**Given records**:

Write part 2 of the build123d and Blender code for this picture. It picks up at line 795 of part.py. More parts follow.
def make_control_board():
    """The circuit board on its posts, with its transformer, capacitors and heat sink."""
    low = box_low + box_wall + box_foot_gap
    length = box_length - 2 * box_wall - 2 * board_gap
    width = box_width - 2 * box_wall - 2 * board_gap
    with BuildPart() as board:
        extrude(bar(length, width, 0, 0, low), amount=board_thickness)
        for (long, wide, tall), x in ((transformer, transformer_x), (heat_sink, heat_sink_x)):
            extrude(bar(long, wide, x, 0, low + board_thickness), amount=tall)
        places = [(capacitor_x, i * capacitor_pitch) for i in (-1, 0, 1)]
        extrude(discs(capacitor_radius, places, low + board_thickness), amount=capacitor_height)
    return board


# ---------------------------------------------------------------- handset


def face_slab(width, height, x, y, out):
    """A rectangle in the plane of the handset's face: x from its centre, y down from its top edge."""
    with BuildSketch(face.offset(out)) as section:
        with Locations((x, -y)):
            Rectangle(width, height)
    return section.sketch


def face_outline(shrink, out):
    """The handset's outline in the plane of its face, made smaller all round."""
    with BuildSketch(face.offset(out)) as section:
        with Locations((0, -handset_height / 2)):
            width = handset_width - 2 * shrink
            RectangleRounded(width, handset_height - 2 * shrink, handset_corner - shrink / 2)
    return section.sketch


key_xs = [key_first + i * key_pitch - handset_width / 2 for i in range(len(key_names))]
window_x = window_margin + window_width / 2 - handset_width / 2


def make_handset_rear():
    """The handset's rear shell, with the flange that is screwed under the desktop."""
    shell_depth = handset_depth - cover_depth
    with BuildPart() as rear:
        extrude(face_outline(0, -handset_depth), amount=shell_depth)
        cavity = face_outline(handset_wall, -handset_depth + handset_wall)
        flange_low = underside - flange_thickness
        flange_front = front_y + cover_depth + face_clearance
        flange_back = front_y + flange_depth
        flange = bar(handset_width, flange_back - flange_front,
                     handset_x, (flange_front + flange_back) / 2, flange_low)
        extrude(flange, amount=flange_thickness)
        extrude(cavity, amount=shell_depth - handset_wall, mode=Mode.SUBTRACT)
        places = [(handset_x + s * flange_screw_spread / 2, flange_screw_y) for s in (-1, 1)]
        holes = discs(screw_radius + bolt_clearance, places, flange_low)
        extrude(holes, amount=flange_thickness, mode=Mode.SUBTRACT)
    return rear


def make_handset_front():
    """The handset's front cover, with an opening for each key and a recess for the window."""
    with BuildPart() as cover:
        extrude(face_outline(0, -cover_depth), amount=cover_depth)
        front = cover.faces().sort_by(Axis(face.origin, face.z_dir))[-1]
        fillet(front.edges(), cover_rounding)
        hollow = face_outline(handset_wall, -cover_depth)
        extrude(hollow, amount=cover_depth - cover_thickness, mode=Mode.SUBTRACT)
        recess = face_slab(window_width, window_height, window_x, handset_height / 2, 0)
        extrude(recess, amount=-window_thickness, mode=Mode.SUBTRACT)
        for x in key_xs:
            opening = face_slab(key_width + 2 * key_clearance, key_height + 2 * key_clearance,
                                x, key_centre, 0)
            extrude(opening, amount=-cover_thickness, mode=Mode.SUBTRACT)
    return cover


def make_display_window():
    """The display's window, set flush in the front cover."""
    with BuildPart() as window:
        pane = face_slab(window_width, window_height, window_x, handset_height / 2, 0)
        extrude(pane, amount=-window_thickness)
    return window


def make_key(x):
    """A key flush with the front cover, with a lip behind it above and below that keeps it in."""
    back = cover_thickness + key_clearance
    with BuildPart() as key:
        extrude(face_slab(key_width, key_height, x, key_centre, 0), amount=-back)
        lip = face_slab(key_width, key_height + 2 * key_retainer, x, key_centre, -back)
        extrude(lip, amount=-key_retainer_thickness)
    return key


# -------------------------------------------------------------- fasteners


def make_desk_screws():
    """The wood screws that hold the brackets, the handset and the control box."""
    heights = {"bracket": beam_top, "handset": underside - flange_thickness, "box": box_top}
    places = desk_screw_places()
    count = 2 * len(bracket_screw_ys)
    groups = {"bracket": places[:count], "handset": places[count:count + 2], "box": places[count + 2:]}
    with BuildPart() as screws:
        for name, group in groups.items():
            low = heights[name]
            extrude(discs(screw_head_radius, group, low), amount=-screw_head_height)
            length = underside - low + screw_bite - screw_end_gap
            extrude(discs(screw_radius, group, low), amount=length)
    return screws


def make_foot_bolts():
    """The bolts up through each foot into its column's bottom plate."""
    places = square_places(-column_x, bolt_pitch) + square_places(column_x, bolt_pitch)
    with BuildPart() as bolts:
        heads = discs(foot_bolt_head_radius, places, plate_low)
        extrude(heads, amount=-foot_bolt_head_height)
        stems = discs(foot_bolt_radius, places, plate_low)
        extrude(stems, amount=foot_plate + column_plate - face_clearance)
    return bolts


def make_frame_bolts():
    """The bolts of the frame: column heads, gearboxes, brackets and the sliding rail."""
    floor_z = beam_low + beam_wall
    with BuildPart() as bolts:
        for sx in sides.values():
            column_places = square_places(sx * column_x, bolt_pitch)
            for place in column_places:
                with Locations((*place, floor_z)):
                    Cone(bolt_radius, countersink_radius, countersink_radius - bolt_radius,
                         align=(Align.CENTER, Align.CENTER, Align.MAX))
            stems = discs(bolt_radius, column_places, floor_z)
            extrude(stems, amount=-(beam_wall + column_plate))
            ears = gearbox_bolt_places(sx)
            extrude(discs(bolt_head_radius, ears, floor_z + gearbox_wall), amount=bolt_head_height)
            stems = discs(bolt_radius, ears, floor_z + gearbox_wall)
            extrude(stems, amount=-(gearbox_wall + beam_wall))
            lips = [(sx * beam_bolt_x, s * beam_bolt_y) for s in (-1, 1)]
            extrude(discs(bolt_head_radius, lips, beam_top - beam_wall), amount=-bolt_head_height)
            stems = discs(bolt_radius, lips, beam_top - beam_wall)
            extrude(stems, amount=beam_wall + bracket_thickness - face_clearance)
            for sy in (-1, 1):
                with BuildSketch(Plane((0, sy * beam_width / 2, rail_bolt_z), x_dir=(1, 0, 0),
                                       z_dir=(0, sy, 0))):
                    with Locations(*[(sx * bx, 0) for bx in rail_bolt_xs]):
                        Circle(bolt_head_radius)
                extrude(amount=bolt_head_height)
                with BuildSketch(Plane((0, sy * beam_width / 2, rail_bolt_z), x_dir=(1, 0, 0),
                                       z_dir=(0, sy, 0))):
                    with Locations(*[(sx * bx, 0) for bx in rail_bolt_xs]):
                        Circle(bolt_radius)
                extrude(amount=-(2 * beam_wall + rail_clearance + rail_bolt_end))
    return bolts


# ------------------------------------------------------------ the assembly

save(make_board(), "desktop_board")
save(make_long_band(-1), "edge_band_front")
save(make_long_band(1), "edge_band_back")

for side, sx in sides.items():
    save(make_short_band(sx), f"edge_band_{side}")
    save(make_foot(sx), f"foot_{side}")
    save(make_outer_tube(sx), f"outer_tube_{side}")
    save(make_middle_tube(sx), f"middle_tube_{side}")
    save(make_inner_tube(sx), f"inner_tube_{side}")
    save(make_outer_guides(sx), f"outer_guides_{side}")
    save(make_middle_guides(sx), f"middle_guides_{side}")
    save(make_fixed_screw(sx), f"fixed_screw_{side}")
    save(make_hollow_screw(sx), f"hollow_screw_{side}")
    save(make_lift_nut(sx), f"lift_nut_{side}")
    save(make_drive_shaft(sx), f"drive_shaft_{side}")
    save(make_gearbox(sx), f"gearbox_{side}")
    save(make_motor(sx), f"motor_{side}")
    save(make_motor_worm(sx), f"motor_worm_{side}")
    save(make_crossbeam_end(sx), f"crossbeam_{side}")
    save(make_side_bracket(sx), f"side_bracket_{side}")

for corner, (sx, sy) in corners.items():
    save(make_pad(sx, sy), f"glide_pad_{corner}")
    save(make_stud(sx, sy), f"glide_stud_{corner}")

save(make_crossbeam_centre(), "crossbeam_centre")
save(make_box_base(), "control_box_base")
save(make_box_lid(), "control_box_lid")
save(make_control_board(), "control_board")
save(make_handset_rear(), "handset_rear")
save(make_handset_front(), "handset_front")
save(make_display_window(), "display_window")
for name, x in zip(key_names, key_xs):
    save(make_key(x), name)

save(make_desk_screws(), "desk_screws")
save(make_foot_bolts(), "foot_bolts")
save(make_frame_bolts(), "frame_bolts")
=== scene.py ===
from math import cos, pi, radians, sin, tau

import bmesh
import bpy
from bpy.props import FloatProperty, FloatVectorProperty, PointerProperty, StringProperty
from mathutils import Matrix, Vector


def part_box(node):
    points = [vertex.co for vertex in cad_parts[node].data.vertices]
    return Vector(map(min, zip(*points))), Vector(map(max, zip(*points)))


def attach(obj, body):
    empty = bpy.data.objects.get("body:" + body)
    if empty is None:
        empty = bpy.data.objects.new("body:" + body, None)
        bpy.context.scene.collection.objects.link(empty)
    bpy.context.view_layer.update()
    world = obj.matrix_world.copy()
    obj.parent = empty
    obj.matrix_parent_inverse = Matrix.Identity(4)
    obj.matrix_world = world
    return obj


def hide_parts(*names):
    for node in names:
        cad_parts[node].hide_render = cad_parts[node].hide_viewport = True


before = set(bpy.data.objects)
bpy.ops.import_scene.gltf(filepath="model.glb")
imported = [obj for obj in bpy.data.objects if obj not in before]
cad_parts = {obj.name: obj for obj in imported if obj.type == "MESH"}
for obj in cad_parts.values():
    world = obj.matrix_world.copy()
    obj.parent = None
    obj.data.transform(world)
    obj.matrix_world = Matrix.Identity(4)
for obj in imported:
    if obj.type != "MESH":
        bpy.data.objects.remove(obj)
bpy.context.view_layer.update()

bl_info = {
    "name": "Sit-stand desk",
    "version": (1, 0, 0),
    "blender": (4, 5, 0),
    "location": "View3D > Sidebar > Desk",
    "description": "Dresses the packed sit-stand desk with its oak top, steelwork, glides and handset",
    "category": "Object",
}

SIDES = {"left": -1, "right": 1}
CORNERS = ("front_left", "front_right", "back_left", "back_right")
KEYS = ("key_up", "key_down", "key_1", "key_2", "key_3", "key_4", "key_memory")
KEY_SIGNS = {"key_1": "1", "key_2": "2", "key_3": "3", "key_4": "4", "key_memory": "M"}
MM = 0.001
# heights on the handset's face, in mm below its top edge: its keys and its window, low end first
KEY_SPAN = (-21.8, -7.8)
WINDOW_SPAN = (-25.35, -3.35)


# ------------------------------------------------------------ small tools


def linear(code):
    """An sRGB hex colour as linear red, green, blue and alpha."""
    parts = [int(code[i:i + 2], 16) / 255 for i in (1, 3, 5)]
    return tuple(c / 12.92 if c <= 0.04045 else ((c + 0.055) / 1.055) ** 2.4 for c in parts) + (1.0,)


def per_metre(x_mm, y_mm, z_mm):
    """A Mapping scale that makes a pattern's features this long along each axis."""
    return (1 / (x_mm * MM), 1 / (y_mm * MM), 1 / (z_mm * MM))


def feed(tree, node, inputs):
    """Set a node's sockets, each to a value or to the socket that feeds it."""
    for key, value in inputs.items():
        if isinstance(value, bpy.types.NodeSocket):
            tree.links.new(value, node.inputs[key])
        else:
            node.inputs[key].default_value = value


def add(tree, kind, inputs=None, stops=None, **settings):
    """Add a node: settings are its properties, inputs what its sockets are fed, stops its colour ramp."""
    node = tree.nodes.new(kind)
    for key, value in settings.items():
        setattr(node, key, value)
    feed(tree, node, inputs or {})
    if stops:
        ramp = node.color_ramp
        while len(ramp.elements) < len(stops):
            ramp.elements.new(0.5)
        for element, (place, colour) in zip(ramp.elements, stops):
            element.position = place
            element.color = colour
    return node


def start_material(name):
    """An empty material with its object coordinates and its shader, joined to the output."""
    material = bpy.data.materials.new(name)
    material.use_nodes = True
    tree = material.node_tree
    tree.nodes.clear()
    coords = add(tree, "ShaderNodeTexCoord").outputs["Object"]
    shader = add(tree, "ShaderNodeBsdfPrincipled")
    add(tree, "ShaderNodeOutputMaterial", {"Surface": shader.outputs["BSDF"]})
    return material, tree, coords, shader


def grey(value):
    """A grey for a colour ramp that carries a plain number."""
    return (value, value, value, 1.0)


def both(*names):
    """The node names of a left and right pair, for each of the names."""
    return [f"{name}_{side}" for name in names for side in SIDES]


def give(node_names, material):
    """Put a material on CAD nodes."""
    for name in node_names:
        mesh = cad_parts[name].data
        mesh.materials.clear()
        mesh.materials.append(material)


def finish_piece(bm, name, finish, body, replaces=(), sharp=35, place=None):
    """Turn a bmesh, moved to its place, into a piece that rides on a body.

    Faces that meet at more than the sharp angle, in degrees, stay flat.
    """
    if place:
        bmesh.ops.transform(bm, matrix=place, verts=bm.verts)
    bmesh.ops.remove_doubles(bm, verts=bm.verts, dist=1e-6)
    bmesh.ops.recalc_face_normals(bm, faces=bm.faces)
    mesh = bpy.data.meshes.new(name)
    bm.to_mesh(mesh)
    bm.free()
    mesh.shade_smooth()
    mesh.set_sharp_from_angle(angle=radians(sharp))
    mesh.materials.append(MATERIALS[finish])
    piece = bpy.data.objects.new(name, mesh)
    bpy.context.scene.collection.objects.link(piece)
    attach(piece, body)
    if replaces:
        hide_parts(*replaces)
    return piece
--
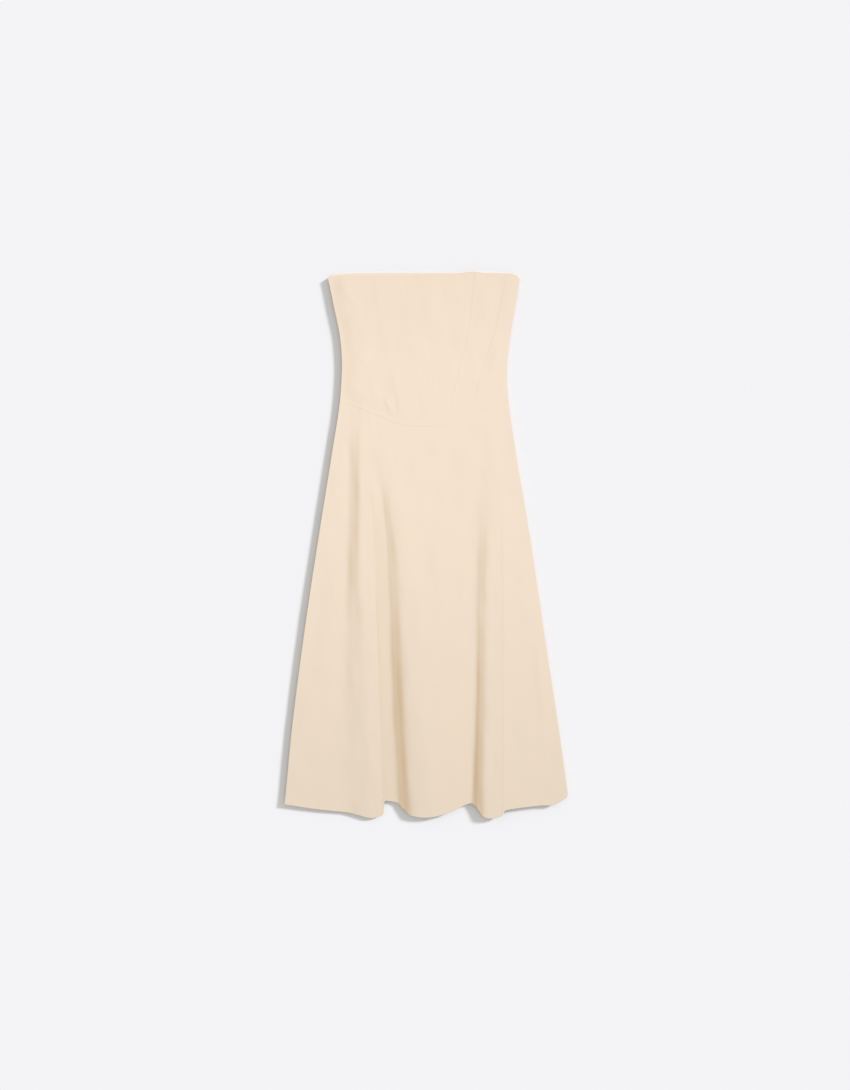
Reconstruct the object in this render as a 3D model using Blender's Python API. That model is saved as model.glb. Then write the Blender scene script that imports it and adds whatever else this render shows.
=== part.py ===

**Task requirements**:
Give the number of lines where the string "that" occurs, without any further text.

**Solution to this exercise**:
9